PITTSBURGH (NewsRadio 1020 KDKA) - Does it feel like the money you earn doesn't go as far as it once did? In his new book, "Money: How the Destruction of the Dollar Threatens the Global Economy – and What We Can Do About It," Steve Forbes says that it doesn't.

The Chairman and Editor-in-Chief for Forbes Media and former presidential candidate joined KDKA's Larry Richert and John Shumway to talk about the current state of the economy.

Forbes says that the U.S. dollar is not as powerful as it used to be in the world.

"Since the early-1970s, since (the U.S.) went off the gold standard, the dollar's value has lost 80 percent," with 30 percent of that loss just since the beginning of the decade, according to Forbes.

He says the declining value of the dollar is responsible for the housing bubble, why "two incomes in a family can barely do what one income could do in previous generations," and why incomes are "stagnant."

How can the power of the dollar be regained? Forbes says it starts with "realizing what we've lost."

He adds, "This is not a complicated subject. A dollar having a fixed value is no different than a clock having 60 minutes in an hour. Imagine what life would be like if the politicians did to the clocks what they do to the dollar; it'd be chaotic."

Most of us don't know the details of how things work in Washington to maintain and build the economy, but trust that people like Fed Chair Janet Yellen are doing things to help.
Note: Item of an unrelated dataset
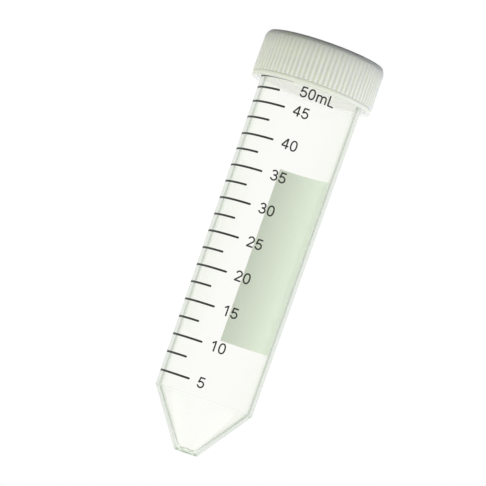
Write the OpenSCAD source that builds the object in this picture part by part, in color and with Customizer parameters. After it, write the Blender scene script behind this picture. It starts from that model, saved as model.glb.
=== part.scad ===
// 50 ml conical tube with a flat screw cap, closed and standing on the flat top of its cap.
// Heights are measured up from the cap's flat top, so the mouth is low and the conical tip is high.
// Sizes are in millimetres. The screw thread is right-handed, and it is a true helix on both pieces.

/* [Tube] */
// Length of the tube from its mouth to its tip
tube_l = 114.5; // [90:0.5:140]
// Outside radius of the neck and of the body next to it
neck_r = 14.5; // [12:0.05:18]
// Height of the straight neck, measured from the mouth
neck_h = 10.1; // [9.5:0.1:14]
// How much smaller the body's outside radius is at the cone, for release from the mould
body_draft = 0.65; // [0.2:0.05:0.8]
// Thickness of the wall at the mouth
mouth_wall = 1.0; // [0.8:0.05:1.6]
// Thickness of the wall where the cone starts
shoulder_wall = 1.0; // [0.8:0.05:1.8]
// Height of the cone
cone_h = 15.1; // [10:0.1:22]
// Radius of the flat end of the cone
tip_r = 3.2; // [2.8:0.1:5]
// Rounding of the edge round the flat end
tip_round = 0.5; // [0.2:0.05:0.8]
// Radius of the floor inside the flat end
floor_r = 2.3; // [2.2:0.05:2.8]
// Thickness of the floor
floor_t = 0.9; // [0.7:0.05:2]
// Rounding of the lip at the mouth
lip_round = 0.3; // [0.1:0.05:0.4]

/* [Gate] */
// Radius of the sunk gate mark in the flat end
gate_r = 1.2; // [0.6:0.1:1.4]
// Depth of the gate mark
gate_d = 0.3; // [0.1:0.05:0.4]
// Radius of the dome on the floor inside, behind the gate mark
gate_dome_r = 1.8; // [1:0.1:2.1]
// Height of the dome
gate_dome_h = 0.45; // [0.2:0.05:0.6]

/* [Thread] */
// Rise of the thread in one turn
pitch = 3.2; // [2.6:0.1:3.6]
// Turns of the ridge on the neck
neck_turns = 1.75; // [1:0.25:2]
// Turns of the ridge in the cap
cap_turns = 1.25; // [0.75:0.25:1.5]
// How far a ridge stands out from the wall that carries it
ridge_h = 1.15; // [0.8:0.05:1.3]
// Width of a ridge along its crest
crest_w = 0.8; // [0.5:0.05:1]
// Width of a ridge at its root
root_w = 1.9; // [1.4:0.05:2.2]
// Distance from the mouth to the middle of the neck's ridge where it starts
ridge_from_mouth = 2.2; // [1.8:0.1:2.6]
// Gap between the crest of a ridge and the wall across from it
crest_gap = 0.35; // [0.25:0.05:0.5]
// Gap between the two ridges on the sides that carry the load
flank_gap = 0.12; // [0.08:0.01:0.25]

/* [Cap] */
// Height of the cap from its flat top to its rim
cap_h = 13.1; // [12:0.1:16]
// Thickness of the cap's top
cap_top_t = 1.3; // [1:0.1:2]
// Thickness of the cap's side wall, measured to the bottom of the grooves
cap_wall = 0.95; // [0.8:0.05:1.6]
// Number of grip ribs round the cap
rib_count = 78; // [48:1:90]
// Width of a grip rib
rib_w = 1.0; // [0.7:0.05:1.2]
// How far a grip rib stands out, next to the rim
rib_h = 0.31; // [0.2:0.01:0.4]
// How much less a grip rib stands out next to the top
rib_draft = 0.16; // [0.05:0.01:0.18]
// Height of the plain band and the groove between it and the ribs
band_h = 1.45; // [0.8:0.05:2]
// How far the plain band stands out from the bottom of the grooves
band_out = 0.1; // [0.05:0.01:0.15]
// Width of the groove between the ribs and the plain band
parting_w = 0.2; // [0.1:0.05:0.4]
// Depth of that groove below the bottom of the grip's grooves
parting_d = 0.1; // [0.05:0.01:0.2]
// Height of the rounded edge of the flat top
edge_h = 1.0; // [0.4:0.05:1.2]
// How far in the rounded edge reaches
edge_in = 0.75; // [0.3:0.05:0.9]
// Rounding of the rim outside
rim_round = 0.2; // [0.1:0.05:0.3]
// Bevel inside the rim, which leads the thread in
lead_in = 0.4; // [0.2:0.05:0.6]

/* [Liner] */
// Thickness of the sealing liner
liner_t = 0.7; // [0.5:0.05:1.2]
// Gap between the liner's edge and the cap's side wall
liner_gap = 0.15; // [0.1:0.05:0.2]
// How far the bead that keeps the liner in stands out from the cap's side wall
keeper_r = 0.3; // [0.25:0.05:0.4]
// Gap between that bead and the liner
keeper_gap = 0.05; // [0.05:0.05:0.15]

/* [Hidden] */
$fn = 96;

CAP_WHITE = [0.90, 0.90, 0.87];
LINER_WHITE = [0.96, 0.96, 0.94];
TUBE_CLEAR = [0.82, 0.87, 0.85, 0.45];

// Radii across the screw joint, from the neck outwards
neck_crest_r = neck_r + ridge_h;
cap_bore_r = neck_crest_r + crest_gap;
cap_crest_r = neck_r + crest_gap;
groove_r = cap_bore_r + cap_wall;
band_r = groove_r + band_out;
rib_crest_r = groove_r + rib_h;
liner_r = cap_bore_r - liner_gap;
keeper_z = cap_top_t + liner_t + keeper_gap + keeper_r;
ribs_end_z = cap_h - band_h;

// Heights of the tube, which rests with its mouth on the liner
mouth_z = cap_top_t + liner_t;
tip_z = mouth_z + tube_l;
shoulder_z = tip_z - cone_h;
neck_end_z = mouth_z + neck_h;

// The body's outline and its bore
shoulder_r = neck_r - body_draft;
mouth_bore_r = neck_r - mouth_wall;
shoulder_bore_r = shoulder_r - shoulder_wall;
cone_slope = (shoulder_r - tip_r) / cone_h;
floor_z = tip_z - floor_t;
gate_dome_ball_r = (gate_dome_r * gate_dome_r + gate_dome_h * gate_dome_h) / (2 * gate_dome_h);

// The two ridges of the screw joint: the cap's lies on the tip side of the neck's and holds the tube down
RIDGE_SINK = 0.25;
RIDGE_STEPS_PER_TURN = 60;
RIDGE_FADE_STEPS = 7;
neck_ridge_z = mouth_z + ridge_from_mouth;
ridge_taper = (root_w - crest_w) / 2 / (ridge_h + RIDGE_SINK);
ridge_reach = neck_crest_r - cap_crest_r;
cap_ridge_z = neck_ridge_z + crest_w + ridge_taper * ridge_reach + flank_gap;

// Straight pieces that the rounded edge of the flat top is made of
EDGE_STEPS = 6;

// A small overlap that keeps a cutting shape clear of the face that it cuts
CUT = 1;

// Points of an arc from angle a0 to angle a1, in n steps
function arc(centre, r, a0, a1, n = 6) =
    [for (i = [0 : n]) let (a = a0 + (a1 - a0) * i / n) centre + r * [cos(a), sin(a)]];

// Corners of the ridge's cross-section at step i, as points in space
function ridge_ring(i, steps, turns, wall_r, crest_r, z0) =
    let (outward = sign(crest_r - wall_r),
         a = 360 * turns * i / steps,
         z = z0 + pitch * a / 360,
         fade = min(1, i / RIDGE_FADE_STEPS, (steps - i) / RIDGE_FADE_STEPS),
         root = wall_r - outward * RIDGE_SINK,
         hidden = wall_r - outward * RIDGE_SINK / 2,
         crest = hidden + (crest_r - hidden) * fade)
    [for (corner = [[root, -root_w / 2], [crest, -crest_w / 2], [crest, crest_w / 2], [root, root_w / 2]])
        [corner[0] * cos(a), corner[0] * sin(a), z + corner[1]]];

// A right-handed helical ridge that grows out of wall_r to crest_r and fades out at both ends
module ridge(turns, wall_r, crest_r, z0) {
    steps = round(turns * RIDGE_STEPS_PER_TURN);
    inward = crest_r < wall_r;
    points = [for (i = [0 : steps]) each ridge_ring(i, steps, turns, wall_r, crest_r, z0)];
    sides = [for (i = [0 : steps - 1]) for (k = [0 : 3])
        [4 * i + k, 4 * i + (k + 1) % 4, 4 * i + 4 + (k + 1) % 4, 4 * i + 4 + k]];
    ends = [[3, 2, 1, 0], [for (k = [0 : 3]) 4 * steps + k]];
    faces = [each sides, each ends];
    polyhedron(points, inward ? [for (face = faces) [for (k = [len(face) - 1 : -1 : 0]) face[k]]] : faces);
}

// Half of the tube's outline, closed along the axis
module tube_outline() {
    cone_lean = atan(cone_slope);
    round_z = tip_z - tip_round;
    round_r = tip_r + cone_slope * tip_round - tip_round / cos(cone_lean);
    polygon([
        [0, mouth_z],
        each arc([neck_r - lip_round, mouth_z + lip_round], lip_round, -90, 0),
        [neck_r, neck_end_z],
        [shoulder_r, shoulder_z],
        each arc([round_r, round_z], tip_round, cone_lean, 90),
        [0, tip_z]
    ]);
}

// Half of the hollow inside the tube, with the dome on its floor left standing
module tube_bore() {
    difference() {
        polygon([
            [0, mouth_z - CUT],
            [mouth_bore_r + lip_round, mouth_z - CUT],
            each arc([mouth_bore_r + lip_round, mouth_z + lip_round], lip_round, -90, -180),
            [shoulder_bore_r, shoulder_z],
            [floor_r, floor_z],
            [0, floor_z]
        ]);
        translate([0, floor_z + gate_dome_ball_r - gate_dome_h]) circle(gate_dome_ball_r);
    }
}

// Half of the sunk gate mark in the flat end
module gate_mark() {
    translate([0, tip_z - gate_d]) square([gate_r, gate_d + CUT]);
}

// The moulded tube: mouth, threaded neck, drafted body and conical end
module tube() color(TUBE_CLEAR) {
    rotate_extrude() difference() {
        tube_outline();
        tube_bore();
        gate_mark();
    }
    ridge(neck_turns, neck_r, neck_crest_r, neck_ridge_z);
}

// Outline of the ribbed side wall, seen along the axis
module rib_outline() {
    circle(groove_r);
    for (i = [0 : rib_count - 1])
        rotate(360 * i / rib_count)
            translate([rib_crest_r - rib_w / 2, 0]) circle(rib_w / 2, $fn = 24);
}

// Half of the shape that trims the ribbed wall: the rounded edge, and the ribs' slight lean towards the top
module rib_envelope() {
    edge_r = rib_crest_r - rib_draft;
    polygon([
        [0, 0],
        for (i = [0 : EDGE_STEPS])
            let (a = 90 * i / EDGE_STEPS)
            [edge_r - edge_in * (1 - sin(a)), edge_h * (1 - cos(a))],
        [rib_crest_r, ribs_end_z],
        [0, ribs_end_z]
    ]);
}

// Half of the groove that ends the ribs and of the plain band between it and the rim
module plain_band() {
    polygon([
        [0, ribs_end_z],
        [groove_r - parting_d, ribs_end_z],
        [groove_r - parting_d, ribs_end_z + parting_w],
        [band_r, ribs_end_z + parting_w],
        each arc([band_r - rim_round, cap_h - rim_round], rim_round, 0, 90),
        [0, cap_h]
    ]);
}

// Half of the hollow inside the cap, with its bevelled rim
module cap_bore() {
    polygon([
        [0, cap_top_t],
        [cap_bore_r, cap_top_t],
        [cap_bore_r, cap_h - lead_in],
        [cap_bore_r + lead_in, cap_h],
        [cap_bore_r + lead_in, cap_h + CUT],
        [0, cap_h + CUT]
    ]);
}

// The screw cap: flat top, ribbed grip, plain band, and inside them the liner's keeper bead and the ridge
module cap() color(CAP_WHITE) {
    difference() {
        union() {
            intersection() {
                linear_extrude(ribs_end_z) rib_outline();
                rotate_extrude() rib_envelope();
            }
            rotate_extrude() plain_band();
        }
        rotate_extrude() cap_bore();
    }
    rotate_extrude() translate([cap_bore_r, keeper_z]) circle(keeper_r, $fn = 32);
    ridge(cap_turns, cap_bore_r, cap_crest_r, cap_ridge_z);
}

// The soft disc in the cap that the mouth is pressed against
module cap_liner() color(LINER_WHITE)
    translate([0, 0, cap_top_t]) cylinder(r = liner_r, h = liner_t);

cap();
cap_liner();
tube();
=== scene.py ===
"""A capped 50 ml conical tube: its moulded surfaces, its print, their finishes, a studio and a camera.

Sizes are millimetres in the part's own frame. The cap's flat top is at height 0, the tip points up, and the
side with the printed scale faces -Y.
"""

from __future__ import annotations

import logging
import math
from dataclasses import dataclass, field
from enum import Enum

import bpy
import numpy as np
from mathutils import Matrix


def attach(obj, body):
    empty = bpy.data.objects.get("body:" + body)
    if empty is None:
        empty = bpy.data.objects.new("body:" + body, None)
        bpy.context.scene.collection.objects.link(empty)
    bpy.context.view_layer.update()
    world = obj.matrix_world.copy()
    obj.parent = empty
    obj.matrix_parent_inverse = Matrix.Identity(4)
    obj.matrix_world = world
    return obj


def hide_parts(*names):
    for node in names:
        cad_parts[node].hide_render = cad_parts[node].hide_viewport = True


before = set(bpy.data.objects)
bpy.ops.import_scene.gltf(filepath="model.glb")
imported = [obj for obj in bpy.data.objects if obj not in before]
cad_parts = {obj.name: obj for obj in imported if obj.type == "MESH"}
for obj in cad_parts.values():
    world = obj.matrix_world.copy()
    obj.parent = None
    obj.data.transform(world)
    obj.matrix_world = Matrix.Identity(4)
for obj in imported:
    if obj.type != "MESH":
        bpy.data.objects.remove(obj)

LOG = logging.getLogger("conical_tube")
MM = 0.001
Array = np.ndarray
Point = tuple[float, float]


# ---------------------------------------------------------------- surfaces

class Profile:
    """An outline in the half-plane of radius and height, drawn by a pen that moves along it."""

    def __init__(self, radius: float, height: float) -> None:
        """Puts the pen down at a radius and a height."""
        self.rows: list[Array] = [np.array([[radius, height]])]

    def line_to(self, radius: float, height: float, steps: int = 1) -> Profile:
        """Draws a straight stretch to a point.

        Args:
            radius: Radius of the end point.
            height: Height of the end point.
            steps: How many equal steps the stretch is cut into.

        Returns:
            The profile itself, so that calls can follow each other.
        """
        share = np.linspace(0.0, 1.0, steps + 1)[1:, None]
        start = self.rows[-1][-1]
        self.rows.append(start + share * (np.array([radius, height]) - start))
        return self

    def arc(self, centre: Point, radius: float, start: float, end: float, steps: int = 6) -> Profile:
        """Draws an arc: centre plus radius times (cosine, sine) of an angle that runs from start to end.

        Args:
            centre: Radius and height of the arc's centre.
            radius: The arc's own radius.
            start: First angle in degrees, 0 pointing away from the axis and 90 up.
            end: Last angle in degrees.
            steps: How many equal steps the arc is cut into.

        Returns:
            The profile itself.
        """
        angle = np.radians(np.linspace(start, end, steps + 1))
        self.rows.append(np.array(centre) + radius * np.stack([np.cos(angle), np.sin(angle)], axis=1))
        return self

    def points(self) -> Array:
        """The outline as an array of (radius, height) rows, without repeated points."""
        rows = np.concatenate(self.rows)
        apart = np.linalg.norm(np.diff(rows, axis=0), axis=1) > 1e-6
        return rows[np.concatenate([[True], apart])]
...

Forbes says, "well, that's what they tell us, what they want to do, and I'm sure that is what they want to do, but their theories are absolutely garbage."

Forbes claims that Yellen has said, "She wants two to three percent inflation, that translates to an extra thousand dollars a year for a typical American family to buy food, fuel and other necessities of life."

Forbes says that the Fed wants the public to believe if they kept their hands off the dollar there would be a collapse, but according to Forbes, "the exact opposite would result."

"Every time we've gone to having a good dollar again the economy has boomed," he added. "If we had the growth rates that we had when we were on the gold standard, our economy would be 50 percent larger."

The reason Forbes says he wrote the book is to "turn up the heat by arming people with the knowledge they need to get our representatives off their duffs and realizing that a bad dollar is bad for all of us."